Daily Lit Links for 3/24

by BNA_Editor on March 24, 2010

Winner of the 2010 PEN/Faulkner Award for Fiction

Winner of the 2010 PEN/Faulkner Award for Fiction

Guess which famous, historical author only earned $1,838 per year at her day job (yes, this is adjusted for inflation). Then check out the new Virginia Woolf archive, and see who won this year’s PEN/Faulkner and Dan David awards.
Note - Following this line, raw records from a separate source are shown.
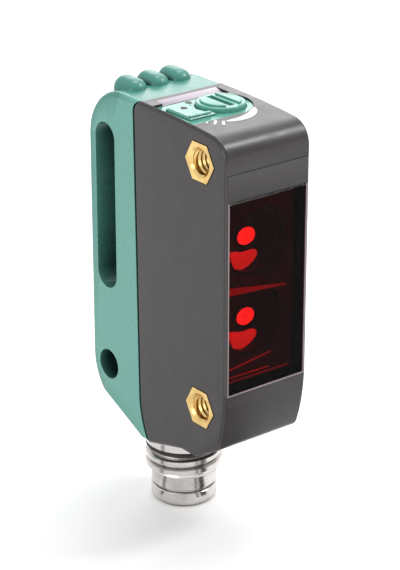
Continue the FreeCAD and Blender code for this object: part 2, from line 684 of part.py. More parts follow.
def connector_body():
    """Metal plug body: shank, ring, undercut, thread at its major diameter, and snap collar."""
    place = (0, CONNECTOR_Y)
    solid = rod(UNDERCUT_RADIUS, (*place, CONNECTOR_END_Z + COLLAR_LENGTH), SHANK_TOP_Z - THREAD_LOW_Z)
    solid = solid.fuse(rod(THREAD_RADIUS, (*place, RING_LOW_Z), RING_TOP_Z - RING_LOW_Z))
    thread = rod(THREAD_RADIUS, (*place, THREAD_LOW_Z), THREAD_LENGTH)
    thread = thread.makeChamfer(COLLAR_CHAMFER, [e for e in thread.Edges if e.BoundBox.ZLength < 1e-6])
    collar = rod(COLLAR_RADIUS, (*place, CONNECTOR_END_Z), COLLAR_LENGTH)
    collar = collar.makeChamfer(COLLAR_CHAMFER, [e for e in collar.Edges
                                                 if e.BoundBox.ZMax < CONNECTOR_END_Z + 1e-6])
    groove_z = THREAD_LOW_Z - 1.0 - COLLAR_GROOVE / 2
    groove = tube(THREAD_RADIUS, COLLAR_RADIUS - COLLAR_GROOVE_DEPTH, (*place, groove_z), COLLAR_GROOVE)
    solid = solid.fuse([thread, collar.cut(groove)])
    return solid.cut(rod(SOCKET_RADIUS, (*place, CONNECTOR_END_Z - 1), SHANK_TOP_Z - CONNECTOR_END_Z + 2))


def connector_seal():
    """Rubber ring in the undercut above the thread."""
    radius = UNDERCUT_HEIGHT / 2 - 0.02
    return Part.makeTorus(UNDERCUT_RADIUS + radius + 0.01, radius,
                          FreeCAD.Vector(0, CONNECTOR_Y, RING_LOW_Z - UNDERCUT_HEIGHT / 2), Z_AXIS)


def pin_place(k):
    """The centre of one contact."""
    x, y = PIN_PLACES[k]
    return x, CONNECTOR_Y + y


def contact_carrier():
    """Insulating core of the plug, with a bore for each contact."""
    solid = rod(SOCKET_RADIUS - 0.02, (0, CONNECTOR_Y, CARRIER_END_Z), SHANK_TOP_Z + 0.7 - CARRIER_END_Z)
    for k in range(len(PIN_PLACES)):
        solid = solid.cut(rod(PIN_RADIUS + 0.01, (*pin_place(k), CARRIER_END_Z - 1), 20))
    return solid


def contact_pin(k):
    """Round contact with a rounded tip and a thin tail."""
    x, y = pin_place(k)
    tip = CARRIER_END_Z - PIN_LENGTH_OUT
    top = SHANK_TOP_Z + 0.7
    nose = Part.makeSphere(PIN_RADIUS, FreeCAD.Vector(x, y, tip + PIN_RADIUS))
    return rod(PIN_RADIUS, (x, y, tip + PIN_RADIUS), top - tip - PIN_RADIUS).fuse(nose).removeSplitter()


def contact_leads():
    """Four stiff leads to the main board, the nearest contact's the lowest."""
    leads = []
    places = sorted((pin_place(k) for k in range(len(PIN_PLACES))), reverse=True)
    for rank, (x, y) in enumerate(places):
        z0 = SHANK_TOP_Z + 0.7
        rise = 0.6 + 0.8 * rank
        post = rod(0.22, (x, y, z0), rise)
        arm = rod(0.22, (x, y, z0 + rise), MAIN_BOARD_X - x, X_AXIS)
        elbow = Part.makeSphere(0.22, FreeCAD.Vector(x, y, z0 + rise))
        leads.append(post.fuse([arm, elbow]).removeSplitter())
    return Part.makeCompound(leads)


def sensor():
    """Every piece of the sensor by its node name."""
    receiver_z, emitter_z = channel_places()
    power_place, signal_place = light_pipe_places()
    pieces = {
        "front_housing": front_housing(),
        "rear_housing": rear_housing(),
        "front_window": front_window(),
        "window_seal": window_seal(),
        "optics_carrier": optics_carrier(),
        "receiver_lens": lens(receiver_z),
        "emitter_lens": lens(emitter_z),
        "receiver_reflector": reflector(receiver_z),
        "emitter_reflector": reflector(emitter_z),
        "receiver_diode": diode(receiver_z),
        "emitter_diode": diode(emitter_z),
        "optics_board": optics_board(),
        "main_board": main_board(),
        "board_link": board_link(),
        "control_chip": control_chip(),
        "board_components": board_components(),
        "control_board": control_board(),
        "power_led": indicator_led(power_place),
        "signal_led": indicator_led(signal_place),
        "indicator_panel": indicator_panel(),
        "teach_key": teach_key(),
        "key_seal": key_seal(),
        "key_switch": key_switch(),
        "switch_plunger": switch_plunger(),
        "mode_knob": mode_knob(),
        "knob_clip": knob_clip(),
        "knob_seal": knob_seal(),
        "rotary_switch": rotary_switch(),
        "switch_rotor": switch_rotor(),
        "lower_bushing": bushing(BUSHING_LOW_Z),
        "upper_bushing": bushing(BUSHING_LOW_Z + BUSHING_PITCH),
        "connector_body": connector_body(),
        "connector_seal": connector_seal(),
        "contact_carrier": contact_carrier(),
        "contact_leads": contact_leads(),
    }
    for k in range(len(PIN_PLACES)):
        pieces[f"contact_pin_{k + 1}"] = contact_pin(k)
    return pieces


def main():
    """Write one STEP file for each piece."""
    os.makedirs("parts", exist_ok=True)
    for node, shape in sensor().items():
        if not shape.isValid():
            raise ValueError(f"{node} isn't valid")
        shape.exportStep(f"parts/{node}.step")
        print(f"{node}: {len(shape.Solids)} solid(s), {shape.Volume:.2f} mm3")


main()
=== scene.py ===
import logging
import math
from dataclasses import dataclass, field
from enum import Enum

import bpy
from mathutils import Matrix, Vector


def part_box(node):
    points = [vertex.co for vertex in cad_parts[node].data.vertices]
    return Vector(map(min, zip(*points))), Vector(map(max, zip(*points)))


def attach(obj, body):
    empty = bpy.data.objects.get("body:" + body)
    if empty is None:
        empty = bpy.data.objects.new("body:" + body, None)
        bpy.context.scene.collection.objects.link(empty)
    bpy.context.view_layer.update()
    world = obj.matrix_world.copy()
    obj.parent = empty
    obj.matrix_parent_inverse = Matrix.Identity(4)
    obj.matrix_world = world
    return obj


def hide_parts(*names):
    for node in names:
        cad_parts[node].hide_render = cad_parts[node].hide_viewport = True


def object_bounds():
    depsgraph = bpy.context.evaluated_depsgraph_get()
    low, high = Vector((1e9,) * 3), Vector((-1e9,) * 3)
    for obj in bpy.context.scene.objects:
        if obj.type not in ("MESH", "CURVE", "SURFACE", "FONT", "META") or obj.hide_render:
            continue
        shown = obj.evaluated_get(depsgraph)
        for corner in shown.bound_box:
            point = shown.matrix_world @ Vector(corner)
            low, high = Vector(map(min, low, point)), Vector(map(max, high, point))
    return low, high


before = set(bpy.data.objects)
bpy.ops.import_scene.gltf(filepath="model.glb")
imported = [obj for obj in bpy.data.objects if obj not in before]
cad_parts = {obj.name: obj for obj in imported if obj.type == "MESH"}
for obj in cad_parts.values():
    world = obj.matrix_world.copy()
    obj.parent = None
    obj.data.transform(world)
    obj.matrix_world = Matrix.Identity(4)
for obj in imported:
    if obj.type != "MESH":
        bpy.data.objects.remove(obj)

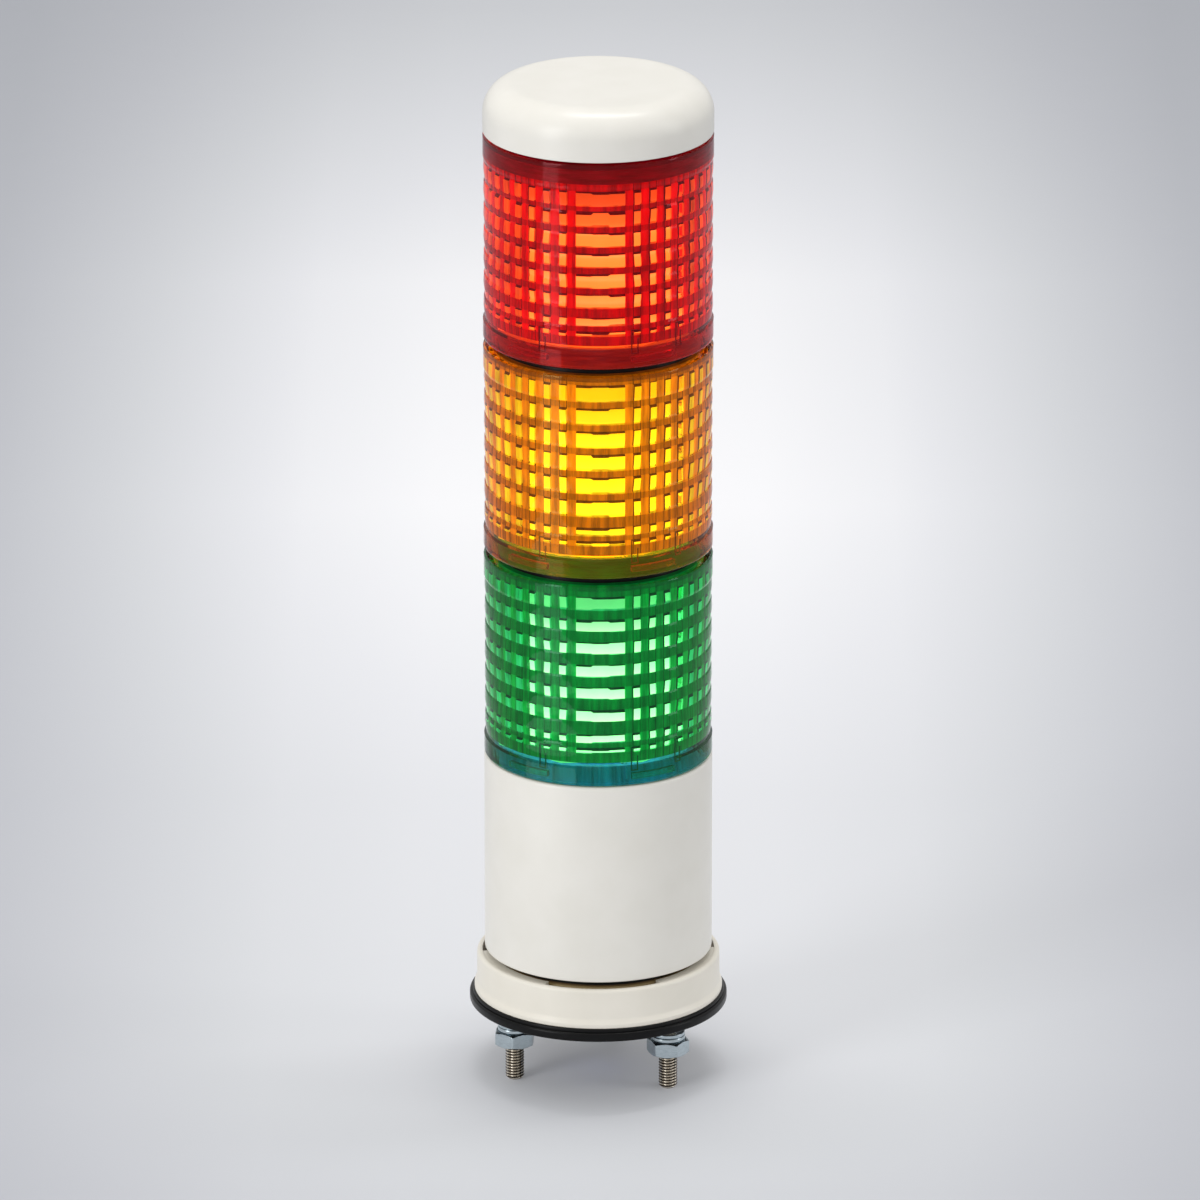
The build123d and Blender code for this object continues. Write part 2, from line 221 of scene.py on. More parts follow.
def rib_plastic(name, colour, glow, stretch=(70, 70, 7)):
    """Deep plastic of the ribs: streaked, with a faint painted glow that stands in for the light inside.
    """
    shader = Shader(name)
    streaks = shader.noise(9, 4, 0.65, stretch)
    shader.link(shader.ramp(streaks, [(0.36, dimmed(colour, 0.5)), (0.62, colour)]),
                shader.bsdf.inputs["Base Color"])
    # painted glow, stronger on the lighter streaks
    shader.bsdf.inputs["Emission Color"].default_value = (*colour, 1)
    shader.link(shader.ramp(streaks, greys([(0.34, 0.35 * glow), (0.64, glow)])),
                shader.bsdf.inputs["Emission Strength"])
    shader.link(shader.spread(streaks, 0.25, 0.45), shader.bsdf.inputs["Roughness"])
    shader.link(shader.bump(streaks, 0.3, 0.0004), shader.bsdf.inputs["Normal"])
    return shader.material


def painted_shade_neck(name):
    """Plastic of the neck, with painted light and shade: dark under the body, paler where light falls on
    its foot.
    """
    shader = Shader(name)
    waver = shader.spread(shader.noise(40, 3), -0.2 * MM, 0.2 * MM)
    ragged = shader.math("ADD", shader.height(), waver)
    # painted shade high up under the body, painted light on the foot
    shader.link(shader.ramp(shader.span(ragged, NECK_LIT_TO * MM, NECK_DARK_FROM * MM), [
        (0.1, srgb(225, 200, 150)), (0.45, srgb(140, 112, 70)), (0.8, srgb(14, 12, 9)),
    ]), shader.bsdf.inputs["Base Color"])
    shader.link(shader.spread(shader.noise(200, 2), 0.4, 0.55), shader.bsdf.inputs["Roughness"])
    return shader.material


# How bright the core's painted glow is over its height: pairs of a share of the lens and a level
GLOW_LEVELS = {
    "red": ((0.0, 0.3), (0.15, 0.75), (0.3, 1.0), (0.58, 1.0),
            (0.66, 0.6), (0.76, 0.25), (0.88, 0.12), (1.0, 0.3)),
    "amber": ((0.0, 0.4), (0.15, 0.7), (0.3, 1.0), (0.6, 1.0), (0.7, 0.7), (0.8, 0.6), (1.0, 0.4)),
    "green": ((0.0, 0.4), (0.15, 0.8), (0.3, 1.0), (0.65, 1.0), (0.75, 0.7), (0.85, 0.35), (1.0, 0.3)),
}


def light_core(name, glow, strength, low, glow_levels):
    """The white core, with a painted glow that is brightest over the middle rows of its lens."""
    shader = Shader(name)
    shader.set(Roughness=0.5)
    mottle = shader.noise(60, 3)
    shader.link(shader.ramp(mottle, [(0.3, srgb(225, 225, 220)), (0.7, srgb(245, 245, 240))]),
                shader.bsdf.inputs["Base Color"])
    shader.bsdf.inputs["Emission Color"].default_value = (*glow, 1)
    share = shader.span(shader.height(), low.z * MM, (low.z + LENS_H) * MM)
    mottled = shader.math("MULTIPLY", shader.spread(mottle, 0.85, 1.1),
                          shader.ramp(share, greys(glow_levels)))
    shader.link(shader.math("MULTIPLY", mottled, strength), shader.bsdf.inputs["Emission Strength"])
    return shader.material


# Mesh helpers
ARC_STEPS = 3            # to a radian of the smallest rounded corner


def at_angle(radius, angle, height):
    """A point at a radius, an angle in degrees from the front, and a height, in millimetres."""
    turn = FRONT + radians(angle)
    return (radius * cos(turn) * MM, radius * sin(turn) * MM, height * MM)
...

  • Writers are generally known as a broke bunch, but Paper Cuts points out writers today are making more than several of their historical counterparts with “real jobs.” Today’s median annual salary of full-time writers and authors is over $50,000, whereas Franz Kafka (who did legal work for an insurance company) earned $40,000 per year (adjusted for inflation). Women writers have come especially far–as a governess, Emily Bronte made only $1,838 per year! Good thing writing doesn’t require much capital investment.
  • Cambridge University has opened a new archive that includes letters and diaries from the Bloomsbury group, including Virginia Woolf, Rosamond Lehmann, Frances Partridge, Lytton Strachey, EM Forster, and JM Keynes. The letters surrounding the time of Virginia Woolf’s death are particularly intriguing. Jacket Copy gives excerpts and calls the letters “an intimate look at what it was like for friends and family of Woolf in the weeks between her disappearance and when her body was finally discovered.”
  • This year’s PEN/Faulkner Award for Fiction was announced yesterday, with Sherman Alexie’s War Dance beating out fellow finalists Lorrie Moore, Barbara Kingsolver, Lorraine M. Lopez, and Colson Whitehead for the $15,000 prize (and priceless bragging rights). Yesterday was also a big day for Margaret Atwood who, along with Indian author Amitav Ghosh, won Tel Aviv University’s Dan David Prize. This year’s category was “Literature: Rendition of the 20th Century,” and Atwood and Ghosh will have to share the measly, $1-million prize. Quill and Quire has more info.